Return the material below in full and exactly.
[start of Recorded data]
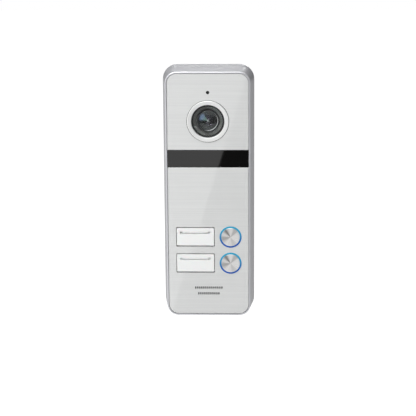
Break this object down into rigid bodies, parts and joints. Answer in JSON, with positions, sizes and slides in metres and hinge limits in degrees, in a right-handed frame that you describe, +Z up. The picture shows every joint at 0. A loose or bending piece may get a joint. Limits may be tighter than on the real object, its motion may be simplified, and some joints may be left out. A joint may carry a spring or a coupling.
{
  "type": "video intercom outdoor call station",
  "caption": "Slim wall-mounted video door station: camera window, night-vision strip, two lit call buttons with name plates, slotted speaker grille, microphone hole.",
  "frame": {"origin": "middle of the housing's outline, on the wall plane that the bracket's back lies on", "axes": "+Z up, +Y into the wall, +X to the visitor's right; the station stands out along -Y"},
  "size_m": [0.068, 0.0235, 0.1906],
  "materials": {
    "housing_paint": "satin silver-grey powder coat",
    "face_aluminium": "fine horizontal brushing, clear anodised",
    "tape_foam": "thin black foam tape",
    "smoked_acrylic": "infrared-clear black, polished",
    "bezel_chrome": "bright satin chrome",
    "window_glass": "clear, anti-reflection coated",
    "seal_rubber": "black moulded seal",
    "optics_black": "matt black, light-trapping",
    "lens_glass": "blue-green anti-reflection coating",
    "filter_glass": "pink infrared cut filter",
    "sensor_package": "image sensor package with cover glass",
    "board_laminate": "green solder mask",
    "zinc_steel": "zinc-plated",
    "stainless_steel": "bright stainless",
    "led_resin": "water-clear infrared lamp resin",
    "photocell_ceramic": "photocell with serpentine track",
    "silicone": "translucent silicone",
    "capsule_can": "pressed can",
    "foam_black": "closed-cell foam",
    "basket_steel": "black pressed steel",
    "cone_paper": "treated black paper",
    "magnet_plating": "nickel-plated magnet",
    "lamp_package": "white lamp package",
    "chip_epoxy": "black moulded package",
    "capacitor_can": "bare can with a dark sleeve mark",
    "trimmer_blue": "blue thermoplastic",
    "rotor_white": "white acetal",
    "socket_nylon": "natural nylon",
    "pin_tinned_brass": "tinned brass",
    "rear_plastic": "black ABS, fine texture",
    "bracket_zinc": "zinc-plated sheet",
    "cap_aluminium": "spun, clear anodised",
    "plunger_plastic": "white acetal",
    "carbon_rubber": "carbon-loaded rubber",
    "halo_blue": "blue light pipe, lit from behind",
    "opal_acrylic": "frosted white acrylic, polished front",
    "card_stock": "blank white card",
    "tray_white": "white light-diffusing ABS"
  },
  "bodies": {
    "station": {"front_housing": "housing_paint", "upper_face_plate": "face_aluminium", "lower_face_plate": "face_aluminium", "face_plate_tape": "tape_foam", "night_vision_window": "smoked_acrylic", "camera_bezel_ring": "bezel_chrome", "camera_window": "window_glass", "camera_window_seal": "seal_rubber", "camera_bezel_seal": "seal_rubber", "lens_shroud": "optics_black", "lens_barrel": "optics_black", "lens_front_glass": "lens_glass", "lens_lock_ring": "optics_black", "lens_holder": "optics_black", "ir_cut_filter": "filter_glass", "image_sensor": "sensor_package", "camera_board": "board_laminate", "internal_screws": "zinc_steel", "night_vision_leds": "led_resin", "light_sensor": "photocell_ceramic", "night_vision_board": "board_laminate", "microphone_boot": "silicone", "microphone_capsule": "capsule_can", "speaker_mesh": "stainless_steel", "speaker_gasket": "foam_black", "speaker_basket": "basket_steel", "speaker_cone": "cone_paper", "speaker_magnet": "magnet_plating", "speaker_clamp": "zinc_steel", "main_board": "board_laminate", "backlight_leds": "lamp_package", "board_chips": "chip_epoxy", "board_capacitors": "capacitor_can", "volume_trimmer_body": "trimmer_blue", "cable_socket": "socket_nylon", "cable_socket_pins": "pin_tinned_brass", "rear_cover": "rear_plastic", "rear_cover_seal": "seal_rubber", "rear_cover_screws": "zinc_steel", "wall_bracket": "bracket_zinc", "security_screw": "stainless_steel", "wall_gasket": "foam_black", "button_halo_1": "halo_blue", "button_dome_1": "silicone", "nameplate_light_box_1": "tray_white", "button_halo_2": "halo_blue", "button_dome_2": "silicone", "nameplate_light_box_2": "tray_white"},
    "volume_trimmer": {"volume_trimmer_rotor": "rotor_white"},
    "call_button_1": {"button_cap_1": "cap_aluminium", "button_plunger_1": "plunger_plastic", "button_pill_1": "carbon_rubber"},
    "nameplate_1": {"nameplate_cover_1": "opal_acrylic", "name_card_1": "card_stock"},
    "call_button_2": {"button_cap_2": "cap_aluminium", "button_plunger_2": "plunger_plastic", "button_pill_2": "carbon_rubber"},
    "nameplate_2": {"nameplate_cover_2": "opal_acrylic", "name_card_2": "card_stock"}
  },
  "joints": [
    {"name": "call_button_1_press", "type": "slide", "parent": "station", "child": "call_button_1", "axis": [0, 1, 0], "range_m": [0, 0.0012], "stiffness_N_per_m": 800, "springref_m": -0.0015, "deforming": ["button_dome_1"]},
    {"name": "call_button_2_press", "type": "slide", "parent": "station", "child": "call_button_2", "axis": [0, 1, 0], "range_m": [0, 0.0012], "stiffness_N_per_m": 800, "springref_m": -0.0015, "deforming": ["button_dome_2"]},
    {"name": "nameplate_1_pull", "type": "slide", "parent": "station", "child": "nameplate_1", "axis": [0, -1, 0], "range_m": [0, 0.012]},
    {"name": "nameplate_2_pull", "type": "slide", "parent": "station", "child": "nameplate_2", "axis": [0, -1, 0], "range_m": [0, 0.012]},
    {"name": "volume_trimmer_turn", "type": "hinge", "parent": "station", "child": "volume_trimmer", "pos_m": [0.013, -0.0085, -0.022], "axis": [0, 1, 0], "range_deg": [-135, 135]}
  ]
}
[end of Recorded data]
Exercise solution:
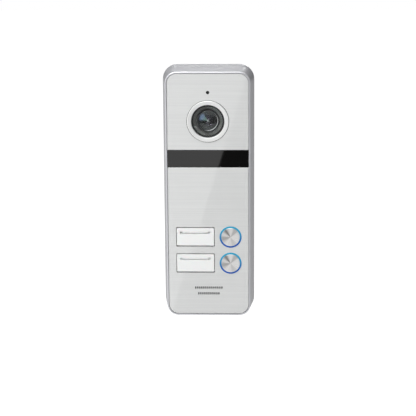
Break this object down into rigid bodies, parts and joints. Answer in JSON, with positions, sizes and slides in metres and hinge limits in degrees, in a right-handed frame that you describe, +Z up. The picture shows every joint at 0. A loose or bending piece may get a joint. Limits may be tighter than on the real object, its motion may be simplified, and some joints may be left out. A joint may carry a spring or a coupling.
{
  "type": "video intercom outdoor call station",
  "caption": "Slim wall-mounted video door station: camera window, night-vision strip, two lit call buttons with name plates, slotted speaker grille, microphone hole.",
  "frame": {"origin": "middle of the housing's outline, on the wall plane that the bracket's back lies on", "axes": "+Z up, +Y into the wall, +X to the visitor's right; the station stands out along -Y"},
  "size_m": [0.068, 0.0235, 0.1906],
  "materials": {
    "housing_paint": "satin silver-grey powder coat",
    "face_aluminium": "fine horizontal brushing, clear anodised",
    "tape_foam": "thin black foam tape",
    "smoked_acrylic": "infrared-clear black, polished",
    "bezel_chrome": "bright satin chrome",
    "window_glass": "clear, anti-reflection coated",
    "seal_rubber": "black moulded seal",
    "optics_black": "matt black, light-trapping",
    "lens_glass": "blue-green anti-reflection coating",
    "filter_glass": "pink infrared cut filter",
    "sensor_package": "image sensor package with cover glass",
    "board_laminate": "green solder mask",
    "zinc_steel": "zinc-plated",
    "stainless_steel": "bright stainless",
    "led_resin": "water-clear infrared lamp resin",
    "photocell_ceramic": "photocell with serpentine track",
    "silicone": "translucent silicone",
    "capsule_can": "pressed can",
    "foam_black": "closed-cell foam",
    "basket_steel": "black pressed steel",
    "cone_paper": "treated black paper",
    "magnet_plating": "nickel-plated magnet",
    "lamp_package": "white lamp package",
    "chip_epoxy": "black moulded package",
    "capacitor_can": "bare can with a dark sleeve mark",
    "trimmer_blue": "blue thermoplastic",
    "rotor_white": "white acetal",
    "socket_nylon": "natural nylon",
    "pin_tinned_brass": "tinned brass",
    "rear_plastic": "black ABS, fine texture",
    "bracket_zinc": "zinc-plated sheet",
    "cap_aluminium": "spun, clear anodised",
    "plunger_plastic": "white acetal",
    "carbon_rubber": "carbon-loaded rubber",
    "halo_blue": "blue light pipe, lit from behind",
    "opal_acrylic": "frosted white acrylic, polished front",
    "card_stock": "blank white card",
    "tray_white": "white light-diffusing ABS"
  },
  "bodies": {
    "station": {"front_housing": "housing_paint", "upper_face_plate": "face_aluminium", "lower_face_plate": "face_aluminium", "face_plate_tape": "tape_foam", "night_vision_window": "smoked_acrylic", "camera_bezel_ring": "bezel_chrome", "camera_window": "window_glass", "camera_window_seal": "seal_rubber", "camera_bezel_seal": "seal_rubber", "lens_shroud": "optics_black", "lens_barrel": "optics_black", "lens_front_glass": "lens_glass", "lens_lock_ring": "optics_black", "lens_holder": "optics_black", "ir_cut_filter": "filter_glass", "image_sensor": "sensor_package", "camera_board": "board_laminate", "internal_screws": "zinc_steel", "night_vision_leds": "led_resin", "light_sensor": "photocell_ceramic", "night_vision_board": "board_laminate", "microphone_boot": "silicone", "microphone_capsule": "capsule_can", "speaker_mesh": "stainless_steel", "speaker_gasket": "foam_black", "speaker_basket": "basket_steel", "speaker_cone": "cone_paper", "speaker_magnet": "magnet_plating", "speaker_clamp": "zinc_steel", "main_board": "board_laminate", "backlight_leds": "lamp_package", "board_chips": "chip_epoxy", "board_capacitors": "capacitor_can", "volume_trimmer_body": "trimmer_blue", "cable_socket": "socket_nylon", "cable_socket_pins": "pin_tinned_brass", "rear_cover": "rear_plastic", "rear_cover_seal": "seal_rubber", "rear_cover_screws": "zinc_steel", "wall_bracket": "bracket_zinc", "security_screw": "stainless_steel", "wall_gasket": "foam_black", "button_halo_1": "halo_blue", "button_dome_1": "silicone", "nameplate_light_box_1": "tray_white", "button_halo_2": "halo_blue", "button_dome_2": "silicone", "nameplate_light_box_2": "tray_white"},
    "volume_trimmer": {"volume_trimmer_rotor": "rotor_white"},
    "call_button_1": {"button_cap_1": "cap_aluminium", "button_plunger_1": "plunger_plastic", "button_pill_1": "carbon_rubber"},
    "nameplate_1": {"nameplate_cover_1": "opal_acrylic", "name_card_1": "card_stock"},
    "call_button_2": {"button_cap_2": "cap_aluminium", "button_plunger_2": "plunger_plastic", "button_pill_2": "carbon_rubber"},
    "nameplate_2": {"nameplate_cover_2": "opal_acrylic", "name_card_2": "card_stock"}
  },
  "joints": [
    {"name": "call_button_1_press", "type": "slide", "parent": "station", "child": "call_button_1", "axis": [0, 1, 0], "range_m": [0, 0.0012], "stiffness_N_per_m": 800, "springref_m": -0.0015, "deforming": ["button_dome_1"]},
    {"name": "call_button_2_press", "type": "slide", "parent": "station", "child": "call_button_2", "axis": [0, 1, 0], "range_m": [0, 0.0012], "stiffness_N_per_m": 800, "springref_m": -0.0015, "deforming": ["button_dome_2"]},
    {"name": "nameplate_1_pull", "type": "slide", "parent": "station", "child": "nameplate_1", "axis": [0, -1, 0], "range_m": [0, 0.012]},
    {"name": "nameplate_2_pull", "type": "slide", "parent": "station", "child": "nameplate_2", "axis": [0, -1, 0], "range_m": [0, 0.012]},
    {"name": "volume_trimmer_turn", "type": "hinge", "parent": "station", "child": "volume_trimmer", "pos_m": [0.013, -0.0085, -0.022], "axis": [0, 1, 0], "range_deg": [-135, 135]}
  ]
}